Alan, de son côté, a accès à la "Writer's Room". Dans cet espace, il peut réarranger les éléments de son histoire sur un tableau d’inspiration, changeant littéralement la réalité qui l’entoure pour ouvrir de nouveaux chemins ou résoudre des énigmes. C’est un mécanisme ingénieux qui lie parfaitement la narration au gameplay.

Une Œuvre Audiovisuelle Hors Norme

Il est impossible de parler d’Alan Wake II sans évoquer sa réalisation technique et artistique. Le jeu est magnifique. L’utilisation du ray-tracing, des éclairages et des contrastes entre ombre et lumière est la plus impressionnante jamais vue dans un jeu vidéo. Certains plans sont de véritables tableaux vivants.

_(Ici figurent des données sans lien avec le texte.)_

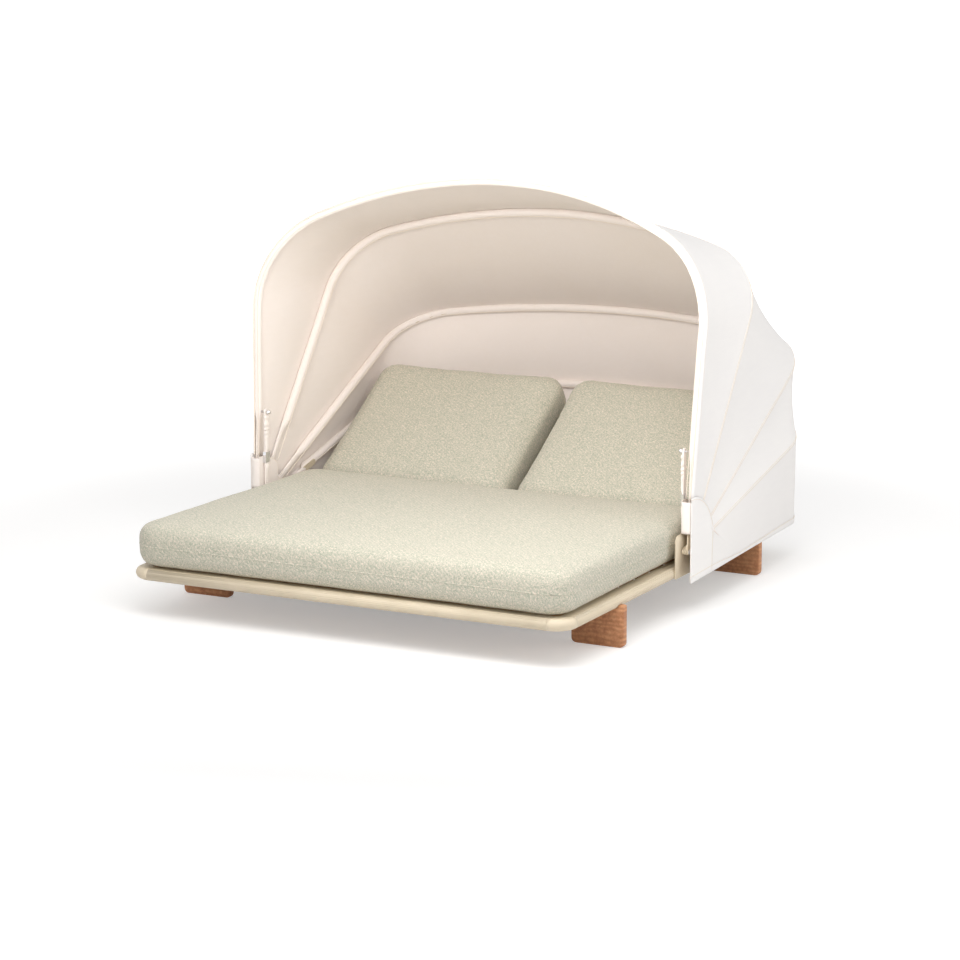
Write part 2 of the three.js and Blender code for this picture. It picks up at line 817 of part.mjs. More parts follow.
// The right half of a bow's middle line, in its own plane: x sideways and z away from the pivot. The leg
// leans out, and a corner arc joins it to the crown arc.
function bowHalf(bow) {
  const lean = THREE.MathUtils.degToRad(bow.lean);
  const along = new THREE.Vector2(Math.sin(lean), Math.cos(lean));
  const inward = new THREE.Vector2(-Math.cos(lean), Math.sin(lean));
  const foot = new THREE.Vector2(bowSideX, 0);
  const crownCentre = new THREE.Vector2(0, bow.reach - bow.crownRadius);
  const apart = bow.crownRadius - bow.cornerRadius;
  const from = foot.clone().addScaledVector(inward, bow.cornerRadius).sub(crownCentre);
  const forward = from.dot(along);
  const legLength = -forward + Math.sqrt(forward * forward - from.lengthSq() + apart * apart);
  const legEnd = foot.clone().addScaledVector(along, legLength);
  const cornerCentre = legEnd.addScaledVector(inward, bow.cornerRadius);
  const crownEnd = Math.atan2(cornerCentre.y - crownCentre.y, cornerCentre.x);
  return { foot, along, legLength, cornerCentre, crownCentre, crownEnd, lean };
}

// A bow's middle line from its right-hand foot to its left-hand one, by length along it.
class BowLine extends THREE.Curve {
  constructor(bow, start) {
    super();
    this.bow = bow;
    this.half = bowHalf(bow);
    this.start = start;
    this.leg = this.half.legLength - start;
    this.cornerAngle = this.half.crownEnd + this.half.lean;
    this.corner = bow.cornerRadius * this.cornerAngle;
    this.crown = bow.crownRadius * (Math.PI / 2 - this.half.crownEnd);
    this.arcLengthDivisions = bowLengthSamples;
  }
  // A point of the right half at a length from its lower end, with the outward direction there.
  planar(length) {
    const { foot, along, cornerCentre, crownCentre, crownEnd, lean } = this.half;
    if (length <= this.leg) {
      const point = foot.clone().addScaledVector(along, this.start + length);
      return { point, out: new THREE.Vector2(Math.cos(lean), -Math.sin(lean)) };
    }
    const past = length - this.leg;
    const onCorner = past <= this.corner;
    const radius = onCorner ? this.bow.cornerRadius : this.bow.crownRadius;
    const centre = onCorner ? cornerCentre : crownCentre;
    const angle = onCorner ? past / radius - lean : crownEnd + (past - this.corner) / radius;
    const out = new THREE.Vector2(Math.cos(angle), Math.sin(angle));
    return { point: centre.clone().addScaledVector(out, radius), out };
  }
  // The crown's bend to the rear grows with the square of its height above the shoulder.
  sweepAt(reach) {
    const share = Math.max(reach - bowShoulderReach, 0) / (this.bow.reach - bowShoulderReach);
    return this.bow.sweep * share * share;
  }
  place(t) {
    const half = this.leg + this.corner + this.crown;
    const mirrored = t > middleShare;
    const { point, out } = this.planar(2 * half * (mirrored ? 1 - t : t));
    const side = mirrored ? -1 : 1;
    return {
      point: new THREE.Vector3(side * point.x, this.sweepAt(point.y), point.y),
      out: new THREE.Vector3(side * out.x, 0, out.y),
    };
  }
  getPoint(t, target = new THREE.Vector3()) {
    return target.copy(this.place(t).point);
  }
}

// A flat tab on the pivot bolt. The front bow's tab is the outermost.
function bowTab(index, sign) {
  const middle = bowSideX + ((bows.length - 1) / 2 - index) * bowTabPitch + bowPlateGap;
  const from = sign * (middle - bowTabThickness / 2);
  const to = sign * (middle + bowTabThickness / 2);
  return plateAcrossX(slotShape(0, 0, 0, bowTabReach, bowTabWidth / 2), from, to);
}

function bowSolid(index) {
  const bow = bows[index];
  const section = new THREE.Shape();
  section.absarc(0, 0, bowTubeRadius, 0, 2 * Math.PI, false);
  const tube = new THREE.ExtrudeGeometry(section, {
    extrudePath: new BowLine(bow, bowTubeStart),
    steps: bowSteps,
    curveSegments: tubeSegments,
  });
  const tabs = SIDES.map(({ sign }) => bowTab(index, sign));
  const holes = SIDES.map(({ sign }) => {
    const x = sign * bowSideX;
    const reach = bows.length * bowTabPitch;
    return rodAlongX(pivotBoltRadius + touchGap, x - reach, x + reach, 0, 0, boltSides);
  });
  return cut(joined([tube, ...tabs]), holes);
}

function bowTurn(index) {
  return -THREE.MathUtils.degToRad(bows[index].tilt);
}

function canopyBows() {
  return bows.map((bow, index) => {
    const made = mesh("canopy_bow_" + (index + 1), bowSolid(index), powderCoat);
    made.position.set(0, pivotY, pivotZ);
    made.rotation.x = bowTurn(index);
    return made;
  });
}

// Canopy pivot plates, bolts and stays

const plateInnerX = halfWidth + touchGap;
const plateOuterX = plateInnerX + pivotPlateThickness;

function pivotPlateShape() {
  const r = pivotPlateRadius;
  const shape = new THREE.Shape();
  shape.moveTo(pivotPlateFrontY, pivotPlateFoot);
  shape.lineTo(pivotPlateRearY, pivotPlateFoot);
  shape.absarc(pivotPlateRearY - r, stayEndZ, r, 0, Math.PI / 2, false);
  shape.lineTo(pivotY + r, pivotPlateTop);
  shape.absarc(pivotPlateFrontY + r, pivotPlateTop - r, r, Math.PI / 2, Math.PI, false);
  return shape;
}

function pivotPlate(name, sign) {
  const plate = plateAcrossX(pivotPlateShape(), sign * plateInnerX, sign * plateOuterX);
  const middle = (sign * (plateInnerX + plateOuterX)) / 2;
  const reach = pivotPlateThickness + cutOverrun;
  const r = pivotBoltRadius + touchGap;
  const hole = rodAlongX(r, middle - reach, middle + reach, pivotY, pivotZ, boltSides);
  return mesh(name, cut(toSolid(plate), [hole]), powderCoat);
}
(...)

Mais le véritable coup de génie réside dans l’intégration de séquences en live-action. Remedy pousse encore plus loin son concept de "imagescope interactif". Ces séquences, parfaitement intégrées au gameplay, brouillent les frontières entre le jeu et le film, renforçant le sentiment de délire et d’instabilité psychologique. Et qui dit Remedy dit aussi musique : le jeu est ponctué de moments musicaux surréalistes, dont un numéro musical qui est déjà entré dans la légende du jeu vidéo.

Verdict : Une Nouvelle Référence du Genre

Alan Wake II n’est pas seulement la suite que les fans attendaient ; c’est une œuvre d’art interactive qui transcende le médium. C’est le chef-d’œuvre sombre et ambitieux dont Remedy rêvait il y a treize ans, rendu possible par sa maturité technique et narrative.

Avec sa narration ingénieuse, son ambiance horrifique masterclass, ses mécaniques de gameplay innovantes et sa réalisation époustouflante, le jeu s’impose non seulement comme un incontournable de 2023, mais aussi comme une référence absolue du survival-horror et du storytelling vidéoludique.

Un conseil : osez plonger dans ses ténèbres. Vous n’en ressortirez pas indemne, mais vous aurez vécu une expérience inoubliable.